I've got a lot of CD-standard (16 bit, 44100 Hz) stereo wave files and need to find their average (arithmetic mean) FIR. The algorithm is easy to say... - the sum of amplitudes for each freq. divides on the amount of files. Then the achieved FIR is being plotted and written down to the text file as the table.
I rolled over some similar posts like this exciting Python Scipy FFT wav files but there are still too many things, even alphabet, I lose touch in and compiler mistkes follow every time I try to repeat the examples.
I would appreciate any help that can move mу from the dead-end. So, these are my shy paces...

As the number of files may vary it is probably useful to have a list of files at the elbow:

    import os
    a = os.path.expanduser(u"~")  # absolute user path var.
    b = "integrator\\files"       # base folder to use with files in it
    c = os.path.join(a, b)
    flist = os.listdir(c)
    images = filter(lambda x: x.endswith('.wav'), flist)  # filter non-wavs
    for i in range(len(flist)):
        print(flist[i])
    print()

And it works fine for me!
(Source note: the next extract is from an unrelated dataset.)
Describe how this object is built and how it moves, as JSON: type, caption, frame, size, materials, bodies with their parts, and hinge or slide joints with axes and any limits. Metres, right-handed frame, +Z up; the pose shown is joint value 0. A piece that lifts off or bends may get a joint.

But I still cannot catch how to organize the multiple files reading, and calculating their mean FIR massive As I keeked I need something like "global package":

    import glob
    import mainfile
    files = glob.glob('./*.wav')
    for ele in files:
    f(ele)
    quit()

Wherу the mainfile.py looks somethng like that:

    import matplotlib.pyplot as plt
    from scipy.io import wavfile # get the api
    from scipy.fftpack import fft
    from pylab import *
    def f(filename):
    fs, data = wavfile.read(filename)  # load the data
    a = data.T[0]                      # this is a two channel soundtrack, I get the first track
    b=[(ele/2**16.)*2-1 for ele in a]  # this is 16-bit track, now normalized on [-1,1)
    c = fft(b)                         # create a list of complex number
    d = len(c)/2                       # you only need half of the fft list

And here I just don;t know what should I better do with 'd's - summing in cycle or... Then this code example operated just 1 channel for plotting - I need the output FIR as seqence of pairs for each channel. Yet still it's not clear how to tweak FFT window to Hanning with at least 65536 FFT-size (oh yes, I know thу)calculations are slow as hell).

In the end we can plot and save the graph:

     plt.plot(abs(c[:(d-1)]),'r')
     savefig(filename+'.png',bbox_inches='tight')  

... and somehow write average FIR to the txt table file

I'd be happy enough if this script worked as the console application (though at first I dreamt of kinda minimalistic GUI with ability choose any folder containing files with certian overview button and with progress bar to make sure that app is still breathing... though hard covering ten or twenty five wavs with FFT slow "scythe".

Got C:\Anaconda2 (with numpy, scipy and matplotlib properly installed) on Windows 7 x86 PC

Thank you in advance! With regards, Me.